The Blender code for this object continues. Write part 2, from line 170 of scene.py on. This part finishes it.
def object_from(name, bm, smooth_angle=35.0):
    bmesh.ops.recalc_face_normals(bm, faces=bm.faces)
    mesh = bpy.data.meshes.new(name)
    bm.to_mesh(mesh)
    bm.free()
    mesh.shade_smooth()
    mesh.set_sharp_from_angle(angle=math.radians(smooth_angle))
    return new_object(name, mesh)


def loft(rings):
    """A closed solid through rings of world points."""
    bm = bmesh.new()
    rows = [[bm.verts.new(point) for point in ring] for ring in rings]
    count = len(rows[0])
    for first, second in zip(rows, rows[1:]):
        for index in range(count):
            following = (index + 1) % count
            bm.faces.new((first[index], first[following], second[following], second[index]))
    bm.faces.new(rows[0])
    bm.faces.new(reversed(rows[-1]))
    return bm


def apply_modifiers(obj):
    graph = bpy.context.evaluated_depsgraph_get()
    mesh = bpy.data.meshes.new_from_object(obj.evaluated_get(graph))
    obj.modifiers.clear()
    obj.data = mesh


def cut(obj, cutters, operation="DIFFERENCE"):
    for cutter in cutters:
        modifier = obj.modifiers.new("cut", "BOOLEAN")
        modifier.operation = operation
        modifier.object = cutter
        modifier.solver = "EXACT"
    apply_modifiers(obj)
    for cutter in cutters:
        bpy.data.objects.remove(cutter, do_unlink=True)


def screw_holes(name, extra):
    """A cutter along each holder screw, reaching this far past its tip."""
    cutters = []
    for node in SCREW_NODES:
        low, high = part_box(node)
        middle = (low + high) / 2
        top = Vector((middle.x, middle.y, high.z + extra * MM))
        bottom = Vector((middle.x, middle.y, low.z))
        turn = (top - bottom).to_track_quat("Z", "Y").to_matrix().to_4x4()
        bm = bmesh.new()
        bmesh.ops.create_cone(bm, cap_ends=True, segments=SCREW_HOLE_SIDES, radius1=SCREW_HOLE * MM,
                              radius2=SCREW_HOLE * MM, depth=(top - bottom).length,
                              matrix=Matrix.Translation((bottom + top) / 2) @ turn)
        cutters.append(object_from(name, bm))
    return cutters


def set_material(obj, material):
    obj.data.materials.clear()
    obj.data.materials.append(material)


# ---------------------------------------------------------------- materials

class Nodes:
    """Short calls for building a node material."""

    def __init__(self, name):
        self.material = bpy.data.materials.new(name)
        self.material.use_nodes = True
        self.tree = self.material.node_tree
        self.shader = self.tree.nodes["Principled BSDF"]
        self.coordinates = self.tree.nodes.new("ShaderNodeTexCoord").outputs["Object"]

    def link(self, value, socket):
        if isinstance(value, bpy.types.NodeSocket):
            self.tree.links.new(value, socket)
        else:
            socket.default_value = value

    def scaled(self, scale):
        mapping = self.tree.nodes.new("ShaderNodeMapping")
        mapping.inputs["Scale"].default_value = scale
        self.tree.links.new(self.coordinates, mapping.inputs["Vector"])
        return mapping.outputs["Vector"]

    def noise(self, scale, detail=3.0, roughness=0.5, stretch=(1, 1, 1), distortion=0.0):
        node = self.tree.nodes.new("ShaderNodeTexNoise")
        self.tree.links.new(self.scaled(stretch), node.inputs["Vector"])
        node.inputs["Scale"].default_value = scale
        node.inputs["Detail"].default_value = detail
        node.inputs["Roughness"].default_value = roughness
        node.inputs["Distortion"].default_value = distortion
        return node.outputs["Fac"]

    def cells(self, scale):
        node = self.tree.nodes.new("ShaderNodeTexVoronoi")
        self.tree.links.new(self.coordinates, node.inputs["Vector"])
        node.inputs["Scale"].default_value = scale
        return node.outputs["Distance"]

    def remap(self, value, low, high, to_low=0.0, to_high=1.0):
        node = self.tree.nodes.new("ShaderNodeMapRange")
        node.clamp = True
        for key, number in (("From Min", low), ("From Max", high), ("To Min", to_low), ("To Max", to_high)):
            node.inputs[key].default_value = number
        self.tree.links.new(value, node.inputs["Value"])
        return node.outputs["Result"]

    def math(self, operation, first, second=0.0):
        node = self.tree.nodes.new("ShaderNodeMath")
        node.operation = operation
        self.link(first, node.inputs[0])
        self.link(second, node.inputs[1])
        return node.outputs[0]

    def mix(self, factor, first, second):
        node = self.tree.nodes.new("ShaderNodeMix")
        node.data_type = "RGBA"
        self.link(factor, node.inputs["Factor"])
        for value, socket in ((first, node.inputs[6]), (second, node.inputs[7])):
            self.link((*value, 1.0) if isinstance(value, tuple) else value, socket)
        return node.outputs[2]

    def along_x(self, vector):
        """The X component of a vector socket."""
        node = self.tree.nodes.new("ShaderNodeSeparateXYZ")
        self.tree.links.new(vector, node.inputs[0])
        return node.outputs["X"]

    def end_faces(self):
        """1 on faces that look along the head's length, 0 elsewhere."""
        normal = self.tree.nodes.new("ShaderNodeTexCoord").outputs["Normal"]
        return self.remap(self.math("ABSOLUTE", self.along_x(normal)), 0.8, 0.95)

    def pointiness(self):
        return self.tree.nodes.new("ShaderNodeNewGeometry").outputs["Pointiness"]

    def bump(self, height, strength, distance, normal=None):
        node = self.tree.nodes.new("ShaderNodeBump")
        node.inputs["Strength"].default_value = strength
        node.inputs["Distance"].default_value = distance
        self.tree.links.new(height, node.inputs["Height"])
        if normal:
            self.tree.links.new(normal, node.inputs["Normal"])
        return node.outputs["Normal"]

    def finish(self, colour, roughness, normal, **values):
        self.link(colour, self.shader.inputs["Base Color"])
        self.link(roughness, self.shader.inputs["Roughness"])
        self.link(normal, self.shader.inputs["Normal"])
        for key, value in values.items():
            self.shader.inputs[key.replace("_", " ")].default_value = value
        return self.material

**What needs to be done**
Set down, exactly as written, each line of the data from its opening line through the one containing "bpy.data.objects.remove(cutter, do_unlink=True)". Output nothing more.

**Full solution**
The Blender code for this object continues. Write part 2, from line 170 of scene.py on. This part finishes it.
def object_from(name, bm, smooth_angle=35.0):
    bmesh.ops.recalc_face_normals(bm, faces=bm.faces)
    mesh = bpy.data.meshes.new(name)
    bm.to_mesh(mesh)
    bm.free()
    mesh.shade_smooth()
    mesh.set_sharp_from_angle(angle=math.radians(smooth_angle))
    return new_object(name, mesh)


def loft(rings):
    """A closed solid through rings of world points."""
    bm = bmesh.new()
    rows = [[bm.verts.new(point) for point in ring] for ring in rings]
    count = len(rows[0])
    for first, second in zip(rows, rows[1:]):
        for index in range(count):
            following = (index + 1) % count
            bm.faces.new((first[index], first[following], second[following], second[index]))
    bm.faces.new(rows[0])
    bm.faces.new(reversed(rows[-1]))
    return bm


def apply_modifiers(obj):
    graph = bpy.context.evaluated_depsgraph_get()
    mesh = bpy.data.meshes.new_from_object(obj.evaluated_get(graph))
    obj.modifiers.clear()
    obj.data = mesh


def cut(obj, cutters, operation="DIFFERENCE"):
    for cutter in cutters:
        modifier = obj.modifiers.new("cut", "BOOLEAN")
        modifier.operation = operation
        modifier.object = cutter
        modifier.solver = "EXACT"
    apply_modifiers(obj)
    for cutter in cutters:
        bpy.data.objects.remove(cutter, do_unlink=True)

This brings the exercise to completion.